Maybe it’s easier for some than others.

But, just like every other transition in life, I have a hard time adjusting. And maybe it’s not so much the fact that I hate change, because clearly I do just fine with change. I left everything behind and moved to the other side of the world alone, I plunged myself into other cultures and felt as if I could stay there forever, immersing myself into them completely. I made connections with strangers and created long-lasting relationships with them and some fleeting ones with people I’ll never see again.

Maybe it’s not so much change as it is coming back to what I used to know. Maybe it’s coming back to a place I was trying to leave in the first place. Or a feeling I tried to escape. Or a lifestyle. Or reality.

I am not one of those millennials that abruptly decides that travel is the only answer to an escape from reality and an office job you aren’t really getting anything out of, in the midst of a quarter-life crisis. In my defense, I never really had an office job I was trying to break free from. I wasn’t really trying to break free from anything. My choice, and my experiences, was for a very different reason.

I wanted to live a life without constraints. I wanted to live a life without judgment. I don’t know if I found myself overseas, but I found something, and it was probably something that I could’ve easily found here or anywhere else for that matter.

A lot of it was personal and something that probably doesn’t apply to everyone. And a lot of it was, yes, a temporary escape from inevitable obligations.

When I was young, I had very simple goals for myself. I told myself I would see the world, write about it, and find something that makes me happy. As I got older, everything started to look more complicated. It felt as if I had been watching the future unfold with rose-colored glasses but it swiftly started to clear up. Conflict occurred in my life and my self-esteem and aspirations started to dwindle.

I started questioning my surroundings and myself. I started having doubts about nearly everything. I started to wonder what it was that made humans feel complete. I wondered if there was some underlying reason I did not.

And yes, there was something about those small, cobblestone streets and the slow-paced lifestyle that gave me some peace of mind. I tutored, babysat, free-lanced, and still had enough time to be engulfed in the entire afternoon soaking up the sunshine on the beach or drinking wine until 3 in the morning.

I also acknowledged that this wasn’t what I wanted to do career-wise, and that it wasn’t really leading me in the direction of it, but never felt inclined to think about that because I was experiencing too many wonderful things and learning more about myself and other people that it didn’t seem to matter, at the time. But everything I learned about myself there I have carried with me on that 11-hour melancholy plane ride back.

The experiences and the people and the places are stitched into my memory. And not just from Europe, or from Africa, or from the UK, but from everywhere I have ever traveled to. From every journey and every conversation and every person I’ve ever loved. From every fleeting relationship so far in my 23 years of life. And all the lasting ones.
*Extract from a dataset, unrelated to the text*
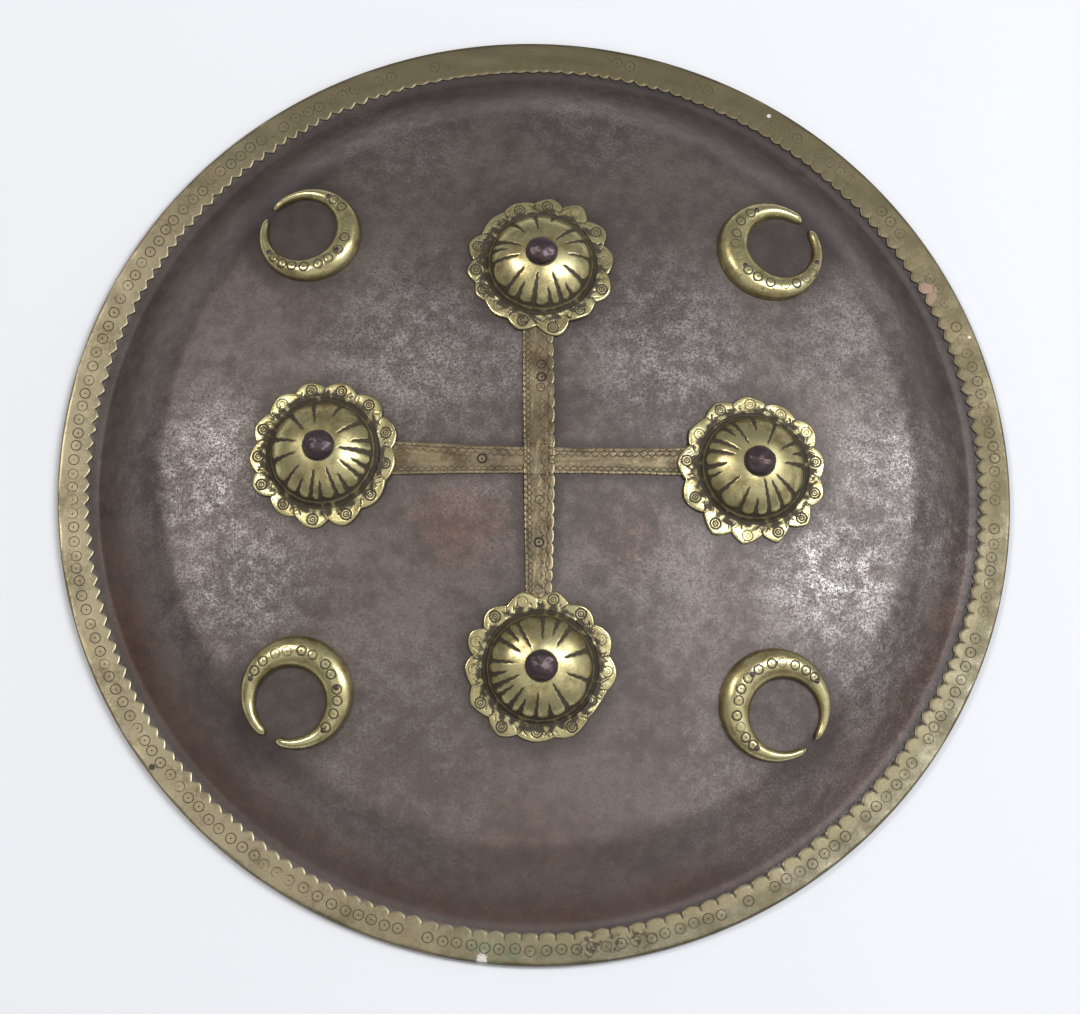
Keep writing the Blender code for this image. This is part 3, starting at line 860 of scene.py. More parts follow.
def make_crescent(name, settings):
    place, hole, outer, shift, shift_way, mouth, pins, (first, last, count) = crescent_row(name)
    seed = 80 + 5 * list(CRESCENTS).index(name)
    nominal = 10 * MM
    sweep = 360 - 2 * MOUTH_HALF_ANGLE
    arc = []
    for a in steps(0, math.pi, 34):
        arc.append((hole + nominal * (1 - math.cos(a)) / 2, nominal * math.sin(a)))
    base = [(hole + nominal * k, 0) for k in (0.75, 0.5, 0.25)]
    obj = swept("horn_" + name, arc + base + [arc[0]], 300, sweep)
    co = points_of(obj)
    t = (-np.degrees(np.arctan2(co[:, 1], co[:, 0]))) % 360
    t = np.where(t > 359.9, 0, t)
    angle = mouth - MOUTH_HALF_ANGLE - t
    width = outer_reach(angle, outer, shift, shift_way) - hole
    part = (np.hypot(co[:, 0], co[:, 1]) - hole) / nominal
    tall = co[:, 2] / nominal
    height = CRESCENT_LOW + CRESCENT_RISE * width
    from_end = np.minimum(t, sweep - t) * math.pi / 180 * (hole + width / 2)
    blunt = 3.6 * MM
    taper = np.sqrt(np.clip(1 - (1 - np.clip(from_end / blunt, 0.02, 1)) ** 2, 0.03, 1))
    part = 0.5 + (part - 0.5) * taper
    full = np.clip(tall, 0, 1) ** 0.95
    r = hole + width * part
    u, v = r * np.cos(np.radians(angle)), r * np.sin(np.radians(angle))
    lift = GAP + height * full * taper
    rng = np.random.default_rng(seed)
    rings = []
    for way in steps(first, last, count):
        way += rng.uniform(-2.2, 2.2)
        wide = outer_reach(way, outer, shift, shift_way) - hole
        ring_u, ring_v = polar(hole + wide * (0.5 + rng.uniform(-0.03, 0.03)) + 0.1 * MM, way)
        strength = rng.choice((1.0, 1.0, 0.85, 0.6))
        rings.append((ring_u, ring_v, 0.44 * settings.punch_size, strength))
    sunk, dirt = punched(u, v, rings, 0.7 * settings.chase_depth)
    for way in pins:
        wide = outer_reach(way, outer, shift, shift_way) - hole
        pin_u, pin_v = polar(hole + wide / 2, way)
        dirt = np.maximum(dirt, hump(np.hypot(u - pin_u, v - pin_v), 1.25 * MM))
    lift = lift + 0.10 * MM * ripple(np.stack([u, v, 0 * u], 1), 0.012, seed + 1) * full
    lift = lift - sunk * (tall > 0.05)
    move_points(obj, np.stack([u, v, lift + fall(place, u, v)], 1))
    # Painted shade on the crescent's lower sides towards its foot.
    foot = 0.6 * (1 - between(0.0, 0.14, full))
    paint(obj, "dirt", np.maximum(dirt * (tall > 0.05), 0.9 * foot))
    paint(obj, "wear_and_sheen", 0.5 * between(0.86, 1.0, full))
    close_up(obj)
    place_piece(obj, place)
    return obj


def make_pin(name, number):
    """A small iron pin through a crescent and the bowl."""
    place, hole, outer, shift, shift_way, _, pins, _ = crescent_row(name)
    way = pins[number - 1]
    width = outer_reach(way, outer, shift, shift_way) - hole
    u, v = polar(hole + width / 2, way)
    spot = place @ Vector((u, v, 0.0))
    top = GAP + CRESCENT_LOW + CRESCENT_RISE * width + 0.2 * MM
    foot = -STEEL - 0.8 * MM
    line = [(0.15 * MM, top), (0.55 * MM, top - 0.04 * MM), (PIN_RADIUS, top - 0.28 * MM)]
    line += [(PIN_RADIUS, foot + 0.2 * MM), (0.8 * PIN_RADIUS, foot), (POLE, foot)]
    obj = turned(f"nail_{name}_{number}", line, 16, domed=True)
    place_piece(obj, seat((spot.x, spot.y)))
    return obj


# ---------------------------------------------------------------- finishes


class Value:
    """A shader number: sums written with it add Math nodes to its finish."""

    def __init__(self, finish, socket):
        self.finish = finish
        self.socket = socket

    def sum_up(self, operation, *terms):
        sockets = [t.socket if isinstance(t, Value) else t for t in terms]
        node = self.finish.node("ShaderNodeMath", {"operation": operation}, dict(enumerate(sockets)))
        return Value(self.finish, node.outputs[0])

    def __add__(self, other):
        return self.sum_up("ADD", self, other)

    __radd__ = __add__

    def __sub__(self, other):
        return self.sum_up("SUBTRACT", self, other)

    def __rsub__(self, other):
        return self.sum_up("SUBTRACT", other, self)

    def __mul__(self, other):
        return self.sum_up("MULTIPLY", self, other)

    __rmul__ = __mul__

    def __pow__(self, other):
        return self.sum_up("POWER", self, other)

    def __abs__(self):
        return self.sum_up("ABSOLUTE", self)

    def most(self, other):
        return self.sum_up("MAXIMUM", self, other)

    def rise(self, low, high):
        """0 below low and 1 above high, smooth in between; low may be the greater."""
        node = self.finish.node(
            "ShaderNodeMapRange",
            {"interpolation_type": "SMOOTHSTEP"},
            {"Value": self.socket, "From Min": low, "From Max": high},
        )
        return Value(self.finish, node.outputs[0])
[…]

Some things I’ll never forget, even if I do go back. Like meditating on an empty field in Lake Como, Italy. Or trekking barefoot across the sand dunes in the Sahara desert. Or filling my heart and my lungs with endless admiration for the city and the people around me.

And this. This is when I need to figure out who I want to be and what I want to do for the world. And it doesn’t have to be scary. It just has to be the right thing, for me.